PHP_COMMAND="php -d 'include_path=/path/to/dir'"
echo "$PHP_COMMAND -r 'echo get_include_path();'"
$PHP_COMMAND -r 'echo get_include_path();'

Script also available online: http://gist.github.com/276500

Answer 1

There should be a simpler way, but one fix is to surround the entire command line with double quotes and then eval that:

PHP_COMMAND="php -d 'include_path=/path/with spaces/dir'"
eval "$PHP_COMMAND -r 'echo get_include_path();'"

Answer 2

Reading your comments on other answers, I have tried to decipher what you really intended to ask:

I have an sh script that contains the line

$PHP_COMMAND -r 'echo get_include_path();'

I can not edit this script, but I need the eventual command line to be (equivalent to)

php -d include_path='/path/with spaces/dir' -r 'echo get_include_path();'

How can I achieve this?

If this accurately reflects your situation, then this is one way:

Write another script (I'll call it /some/path/to/bar.sh) to use as PHP_COMMAND. Since the variable is not quoted in the original script, you will have to make sure that the full pathname of bar.sh does not have any shell-special characters (like spaces).

/some/path/to/bar.sh

#!/bin/sh
exec php -d 'include_path=/path/with spaces/dir' ${1+"$@"}

Then, to run it, set PHP_COMMAND, and run the original script (/path/to/foo.sh):

env PHP_COMMAND=/some/path/to/bar.sh '/path/to/foo.sh'

Answer 3

Bash's printf has some special secret magic that might help. Try:

PHP_COMMAND="php -d $(printf "%q" "'include_path=/path/to/dir'")"

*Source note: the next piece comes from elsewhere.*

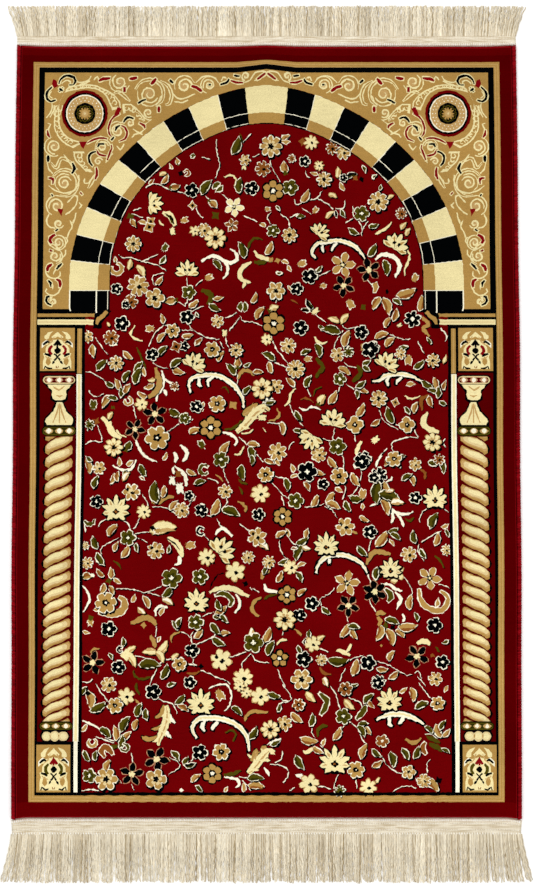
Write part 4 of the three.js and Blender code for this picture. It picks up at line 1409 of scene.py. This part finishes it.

or some variation of that.

Edit:

I'm sorry, I should have included some explanation and an example. The %q flag causes printf to add escaping to the string so it can be reused in another command. The output of that printf would look like this (the single quotes get escaped):

\'include_path=/path/to/dir\'

This command illustrates some additional escaping:

$ printf "%q" "string ';\ text"
string\ \'\;\\\ text

Answer 4

what about this?

$PHP_COMMAND ' -r echo get_include_path();'